I was fourteen years old on New Year's Eve, 1969. Trudging through 2 feet of snow, off I went to a party several blocks away in our little Brooklyn neighborhood. When I arrived, someone handed me a glass... a big glass ... of very strong smelling brown stuff that I was pretty sure was meant to get me in the holiday spirit. It turned out to be Southern Comfort. You know, the 100 proof stuff that doubles as paint remover? When something tastes that bad the only thing to do is chug it and wait for the party to begin.

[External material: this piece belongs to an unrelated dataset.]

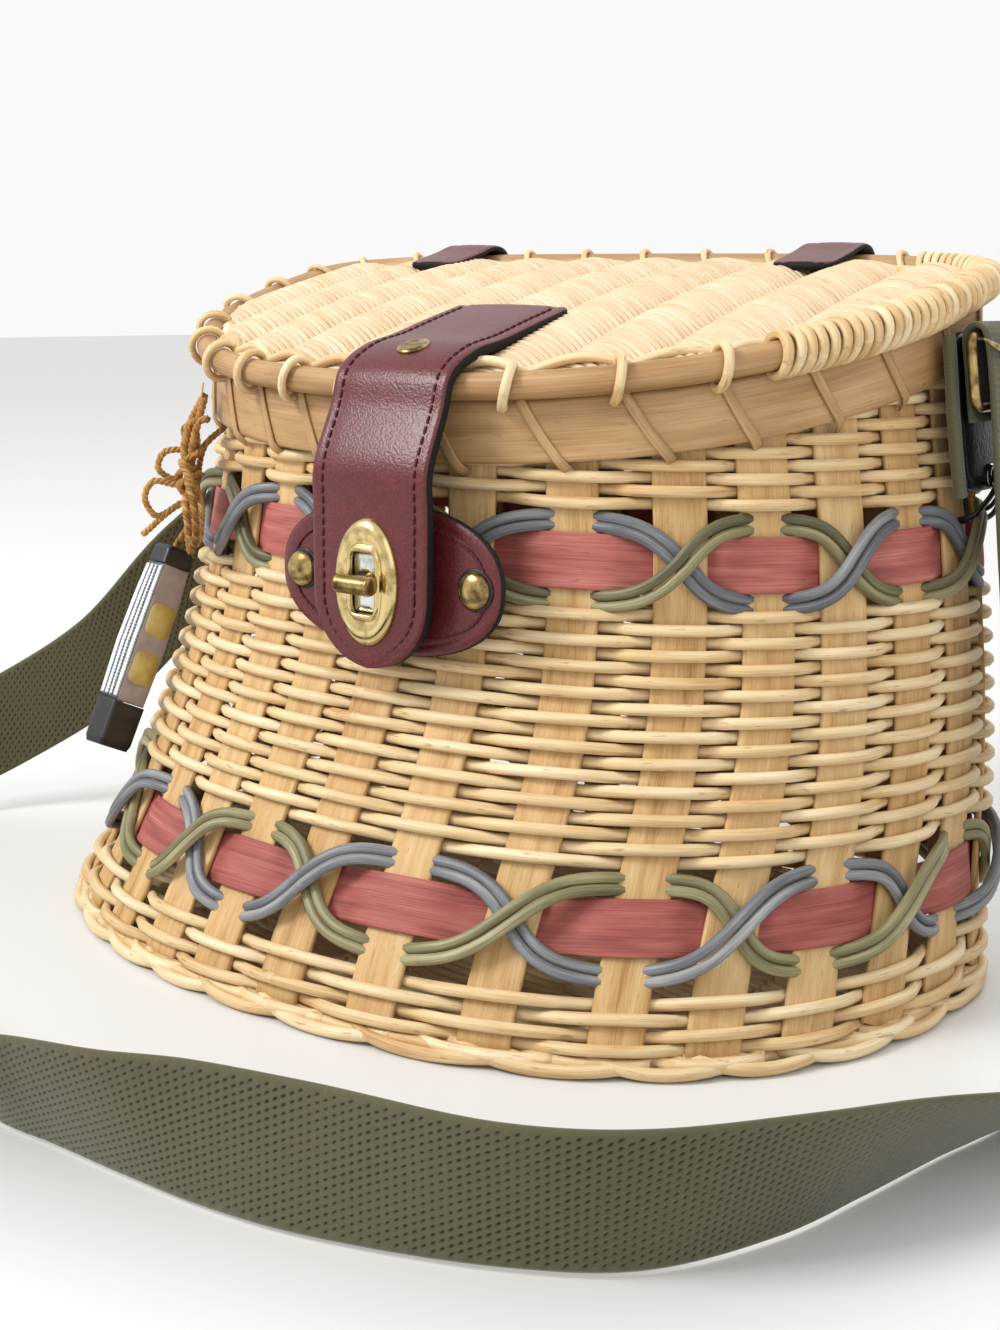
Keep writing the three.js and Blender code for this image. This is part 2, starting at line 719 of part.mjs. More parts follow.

The next hour or so, as I recall, involved a lot of vomiting in the snow. By 10:30 someone hauled me back home, deposited me on the doorstep, rang the doorbell and took off. (My father's reputation was the stuff of legend.) However, in what was just one of several scratch-your-head inconsistencies in the parenting style of Marge and Sal, I was not beaten within an inch of my life. Instead, my mother flopped me onto my bed and attempted to remove my knee-high boots. She yanked them off and then discovered that in order to keep my pants inside the boots I had wrapped about a million rubber bands around each leg. I don't remember much from that night, but I do remember her saying "Oh you dirty dog!" and running for a pair of scissors to clip the rubber bands.
She dragged me into the bathroom, propped my head on the toilet, and then.... they got dressed and went off to a New Year's Eve party themselves. Can you imagine? "Ok dear, hope you don't choke on your own vomit! Happy New Year!"
How many people can say they QUIT drinking at 14?